CFGAG News and Views vol. 62 September 1, 2014

"Does Anyone NOT Know its a Big Crop Out There?"

It would seem that its the worst kept secret ever, that this years crop will likely set all time records for production of both corn and beans. Producers from all over the Midwest, Delta, and most of the civilized world report excellent if not records for their area. So why have prices not moved lower? We have essentially traded a 25-30 cent range in December corn futures since the last government report on August 12. Wheat seems to have found a bottom in the $5.45 area basis the December. Beans chop around with a lower bias, but still seem "overpriced" when looking at the projected balance sheet tables. So why don't we "crash and burn"?

When USDA announced yields and carryout's on August 12, they surprised the trade by keeping corn yields under 170 bpa, and carryout under 2 billion. While today, not many believe those numbers will end up being the final, they are still THE numbers until the next report. Also, the FSA released partial prevented plant acre numbers which threw the final corn acreage in doubt. History tells us not to get too shook up about FSA numbers, they generally track back towards the USDA, but doubt still remains.

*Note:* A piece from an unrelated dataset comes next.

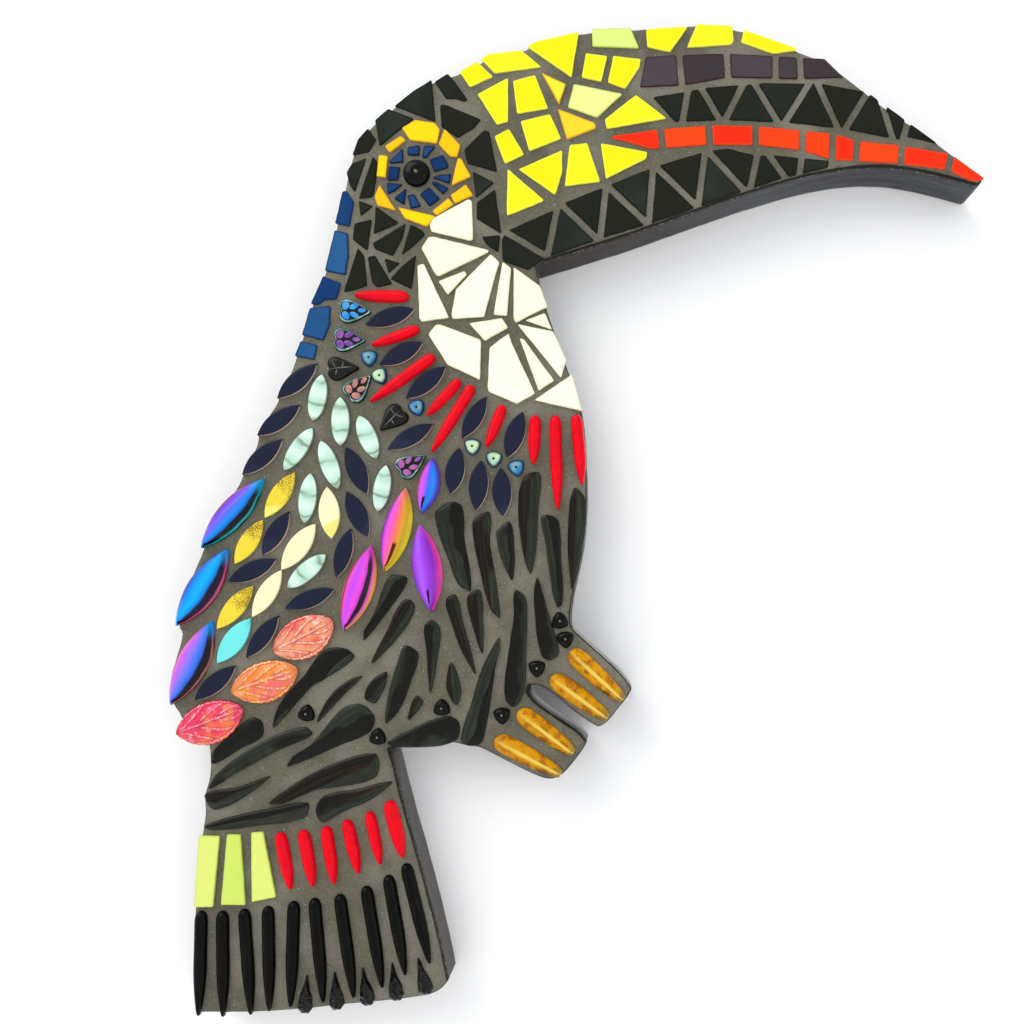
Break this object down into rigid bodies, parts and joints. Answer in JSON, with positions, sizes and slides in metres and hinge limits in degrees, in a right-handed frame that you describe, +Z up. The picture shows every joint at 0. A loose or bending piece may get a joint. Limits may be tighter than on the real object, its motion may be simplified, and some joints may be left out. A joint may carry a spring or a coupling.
{
  "type": "mosaic wall panel",
  "caption": "Toucan-shaped wall panel: a thick painted board with a grout bed set with coloured glass tesserae, petals, jewels and beads.",
  "frame": {"origin": "on the flat back of the board, in the upper part of the bird's body, level with the root of the throat spikes", "axes": "+Z is up the hung panel, +X is the way the beak points and +Y runs into the wall, so that the mosaic faces -Y"},
  "size_m": [0.3259, 0.0253, 0.3969],
  "materials": {
    "board": "brush-painted near-black, matt",
    "grout": "dark grey sanded grout",
    "jewel": "opaque iridescent coated glass, mirror smooth",
    "crystal": "pressed leaf glass over bright foil, opaque",
    "coral": "polished opaque red glass",
    "jet": "polished opaque black glass",
    "amber": "crackled amber glass, backed and opaque",
    "leaf_bead": "inlaid and glazed, gloss"
  },
  "bodies": {
    "root": {"backing_board": "board", "grout_bed": "grout", "pupil": "jet", "wing_jewel_1": "jewel", "wing_jewel_2": "jewel", "wing_jewel_3": "jewel", "wing_jewel_4": "jewel", "wing_jewel_5": "jewel", "wing_jewel_6": "jewel", "wing_jewel_7": "jewel", "crystal_leaf_1": "crystal", "crystal_leaf_2": "crystal", "crystal_leaf_3": "crystal", "breast_spike_1": "coral", "breast_spike_2": "coral", "breast_spike_3": "coral", "breast_spike_4": "coral", "breast_spike_5": "coral", "breast_spike_6": "coral", "breast_spike_7": "coral", "breast_spike_8": "coral", "breast_spike_9": "coral", "tail_spike_1": "coral", "tail_spike_2": "coral", "tail_spike_3": "coral", "tail_spike_4": "coral", "tail_spike_5": "coral", "tail_spike_6": "coral", "tail_dagger_1": "jet", "tail_dagger_2": "jet", "tail_dagger_3": "jet", "tail_dagger_4": "jet", "tail_dagger_5": "jet", "tail_dagger_6": "jet", "tail_dagger_7": "jet", "tail_dagger_8": "jet", "tail_dagger_9": "jet", "tail_dagger_10": "jet", "amber_toe_1": "amber", "amber_toe_2": "amber", "amber_toe_3": "amber", "amber_toe_4": "amber", "leaf_bead_1": "leaf_bead", "leaf_bead_2": "leaf_bead", "leaf_bead_3": "leaf_bead", "leaf_bead_4": "leaf_bead", "leaf_bead_5": "leaf_bead", "leaf_bead_6": "leaf_bead", "tail_bead_1": "jet", "tail_bead_2": "jet", "tail_bead_3": "jet", "tail_bead_4": "jet", "tail_bead_5": "jet", "black_bead_1": "jet", "black_bead_2": "jet", "black_bead_3": "jet", "black_bead_4": "jet", "black_bead_5": "jet", "black_bead_6": "jet", "black_bead_7": "jet"}
  },
  "joints": []
}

Combine that with some areas of the corn belt that were very dry until just the last week or two, geo-political unrest in the Ukraine, and we were able to keep prices range bound and choppy for most of the month.

So where do we go from here? Our bias, given the last few weeks of weather, a forecast that does not show any threat of an early frost yet, is lower, with beans having the most downside potential, then corn, and finally wheat, which may have already found a bottom for now. Why do we feel there is more downside at this point? Consider the following:

1) Generous August rainfall has found most of the US production area

2) Early harvest results in the Delta and southern Missouri have been amazing, well above record levels for those areas

3) Russian and FSU crops are big as well, and Europe is dealing with lots of "feed wheat", reducing their need for corn imports

4) China is trying to unload massive supplies of corn in state owned storage, and will not likely be importing much, if any corn soon

5) We still have to resolve last years crop production numbers, how much will USDA adjust the 2013 crop higher?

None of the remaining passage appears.